Posted 14 October 2010 - 03:44 PM
[quote name='Craig Beverley PAC' timestamp='1287086576' post='154294']
I've gone through and removed the split rings from almost all of my crankbaits. I use a very small Berkley snap (no swivel) so I avoid the time of tieing line direct. The only lures I have that still have a split ring are some Rapala's that have an inset line tie, which is hard to get the snap to connect to.
I believe Rapala recommends tieing direct to their split ring. But I believe you get a similar action by removing the split ring and using a small snap. Maybe I'm just a little paranoid, I dunno. I will say that trolling I will sometimes outfish other people in the boat who haven't done this. Could be the fishing line I use instead though.
Posted 14 October 2010 - 04:11 PM
Thanks Deep Cranks.
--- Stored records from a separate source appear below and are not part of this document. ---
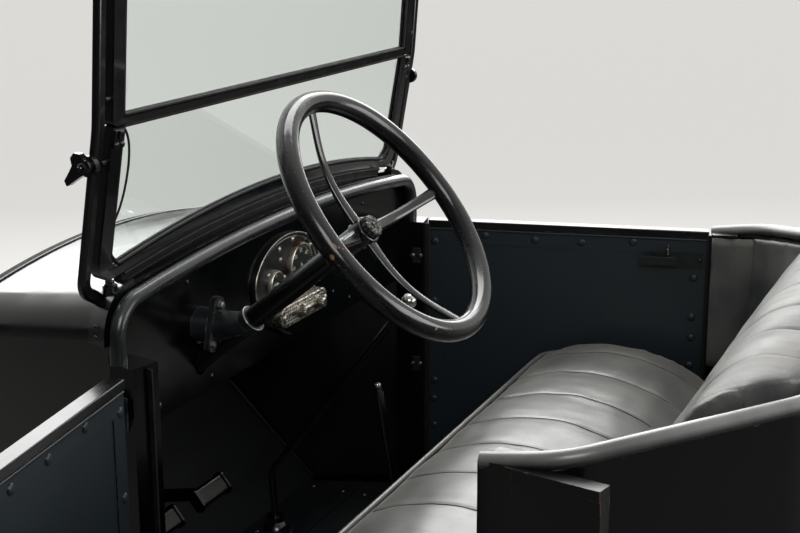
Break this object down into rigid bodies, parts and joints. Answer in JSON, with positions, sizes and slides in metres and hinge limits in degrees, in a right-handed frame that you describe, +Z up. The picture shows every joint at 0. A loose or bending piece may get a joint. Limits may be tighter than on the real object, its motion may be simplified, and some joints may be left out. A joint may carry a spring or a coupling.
{
  "type": "touring car driver's compartment",
  "caption": "Open front compartment of a vintage touring car with scuttle, split windscreen, turning steering wheel, bench seat, hinged doors, pedals and levers.",
  "frame": {"origin": "on the underside of the body sills, on the centre line, straight below the centre of the steering wheel's rim", "axes": "+X to the car's left, -Y forward, +Z up"},
  "size_m": [1.8475, 1.4657, 1.3344],
  "materials": {
    "body_enamel": "gloss black coach enamel, aged",
    "frame_enamel": "gloss black enamel",
    "instrument_enamel": "satin black enamel",
    "rim_lacquer": "black lacquered wood, polished by hands",
    "nickel": "aged nickel plate",
    "steel": "worn steel",
    "cast_iron": "black painted casting",
    "leather": "black leather, creased, semi gloss",
    "sill_wood": "dark stained ash",
    "floor_wood": "dark painted boards, worn",
    "rubber": "matte black rubber",
    "glass": "clear plate glass"
  },
  "bodies": {
    "body": {"cowl": "body_enamel", "cowl_roll": "body_enamel", "firewall": "body_enamel", "instrument_board": "body_enamel", "instrument_plate": "instrument_enamel", "dials": "nickel", "switch_box": "nickel", "column_bracket": "cast_iron", "sills": "sill_wood", "cross_sills": "sill_wood", "floor_boards": "floor_wood", "toe_board": "floor_wood", "a_posts": "body_enamel", "b_posts": "body_enamel", "side_panels": "body_enamel", "hinge_brackets": "cast_iron", "seat_bay": "body_enamel", "seat_bay_roll": "body_enamel", "side_trims": "leather", "seat_frame": "sill_wood", "seat_cushion": "leather", "back_cushion": "leather", "stanchions": "frame_enamel", "lower_frame": "frame_enamel", "upper_frame": "frame_enamel", "panes": "glass", "weather_strip": "rubber", "pane_fittings": "frame_enamel", "column_tube": "frame_enamel", "pedals": "cast_iron", "gear_lever": "frame_enamel", "gear_knob": "steel", "hand_brake": "frame_enamel"},
    "steering": {"wheel_rim": "rim_lacquer", "wheel_spider": "frame_enamel", "horn_button": "rubber", "steering_shaft": "steel"},
    "left_door": {"left_door_panel": "body_enamel", "left_door_rail": "body_enamel", "left_door_latch": "steel", "left_door_straps": "cast_iron"},
    "right_door": {"right_door_panel": "body_enamel", "right_door_rail": "body_enamel", "right_door_latch": "steel", "right_door_straps": "cast_iron"}
  },
  "joints": [
    {"name": "steering_turn", "type": "hinge", "parent": "body", "child": "steering", "pos_m": [0.289, 0, 0.87], "axis": [0, 0.779, 0.627], "range_deg": [-450, 450]},
    {"name": "left_door_swing", "type": "hinge", "parent": "body", "child": "left_door", "pos_m": [0.55236, -0.31821, 0.365], "axis": [0, 0, 1], "range_deg": [0, 69]},
    {"name": "right_door_swing", "type": "hinge", "parent": "body", "child": "right_door", "pos_m": [-0.55236, -0.31821, 0.365], "axis": [0, 0, 1], "range_deg": [0, 69]}
  ]
}
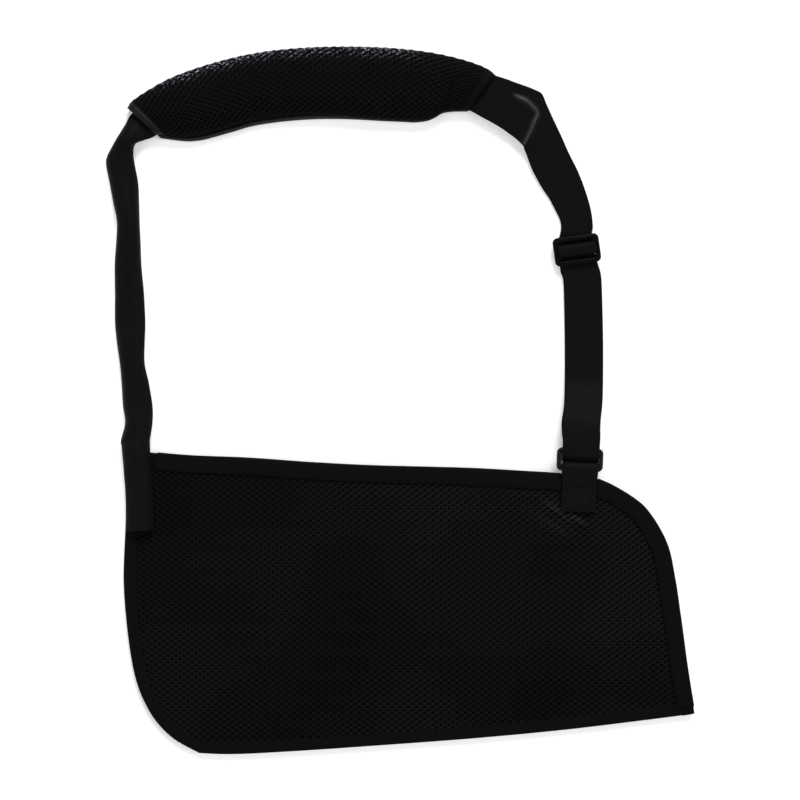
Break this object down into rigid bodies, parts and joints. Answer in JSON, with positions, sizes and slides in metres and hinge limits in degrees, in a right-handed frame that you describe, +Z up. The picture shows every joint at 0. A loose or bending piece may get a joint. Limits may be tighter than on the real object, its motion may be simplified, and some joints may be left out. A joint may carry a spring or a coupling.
{
  "type": "arm sling",
  "caption": "Mesh forearm pouch with a webbing neck strap, padded shoulder sleeve, tri-glide length slider and a strap ring, lying flat.",
  "frame": {"origin": "centre of the bounding box, on the floor the sling lies on", "axes": "+Y from the pouch to the shoulder pad, +X from the elbow end to the hand end, +Z up from the floor, out of the pouch's front"},
  "size_m": [0.4689, 0.5648, 0.0184],
  "materials": {
    "mesh": "black spacer mesh with a staggered net of small holes",
    "hem": "black woven hem and binding tape",
    "webbing": "black ribbed polyester webbing, faint sheen",
    "thread": "black bonded sewing thread",
    "plastic": "glossy black moulded acetal",
    "lining": "black brushed knit lining",
    "foam": "dark grey open-cell foam"
  },
  "bodies": {
    "pouch": {"back_panel": "mesh", "front_panel_lower": "mesh", "back_top_hem": "hem", "back_hand_hem": "hem", "seam_tape": "hem", "seam_thread": "thread", "strap_elbow_end": "webbing", "elbow_box_stitch": "thread"},
    "pouch_front": {"front_panel_upper": "mesh", "front_top_hem": "hem", "front_hand_hem": "hem", "top_hem_thread": "thread", "hand_hem_thread": "thread", "ring_tab": "webbing", "tab_box_stitch": "thread"},
    "ring": {"strap_ring": "plastic"},
    "strap": {"strap_left_run": "webbing", "strap_in_pad": "webbing", "strap_right_run": "webbing", "strap_front_layer": "webbing", "strap_back_layer": "webbing", "strap_ring_loop": "webbing"},
    "slider": {"tri_glide": "plastic", "strap_sewn_end": "webbing", "strap_over_bar": "webbing"},
    "shoulder_pad": {"pad_cover": "mesh", "pad_lining": "lining", "pad_foam": "foam", "pad_piping_upper": "hem", "pad_piping_lower": "hem", "pad_binding_left": "hem", "pad_binding_right": "hem"}
  },
  "joints": [
    {"name": "pouch_open", "type": "hinge", "parent": "pouch", "child": "pouch_front", "pos_m": [-0.209, -0.041, 0.0066], "axis": [0.9047, -0.4261, 0], "range_deg": [0, 30]},
    {"name": "strap_fold", "type": "hinge", "parent": "pouch_front", "child": "strap", "pos_m": [0.1432, -0.0546, 0.0129], "axis": [0.9993, -0.0386, 0], "range_deg": [0, 140]},
    {"name": "ring_swivel", "type": "hinge", "parent": "pouch_front", "child": "ring", "pos_m": [0.1432, -0.0546, 0.0129], "axis": [0.9993, -0.0386, 0], "range_deg": [0, 140]},
    {"name": "slider_slide", "type": "slide", "parent": "strap", "child": "slider", "axis": [0, -1, 0], "range_m": [0, 0.085], "deforming": ["strap_front_layer", "strap_back_layer"]},
    {"name": "pad_slide", "type": "hinge", "parent": "strap", "child": "shoulder_pad", "pos_m": [-0.028, -0.267, 0], "axis": [0, 0, -1], "range_deg": [0, 1.1]}
  ],
  "couplings": [
    {"joint": "ring_swivel", "follows": "strap_fold", "ratio": 1}
  ]
}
I always use a 90lb multistrand stainless trace when lure fishing, so the lure is attached by a stay lok to the trace, if this has any bearing.
Posted 14 October 2010 - 07:52 PM
Virtually all crankbaits here in the U.S. come with a split ring on the line tie. It allows the crankbait to wobble more freely than tying direct to the line tie. Most of the time, that's a good thing. But maybe not always. Seemingly small differences in the line's hardware attachment can change the behavior of a bait so some builders are adamant about the size or shape of the split ring used on their baits. All you can really say is that once you find the attachment (or lack thereof) that works best on a particular bait, stick with it.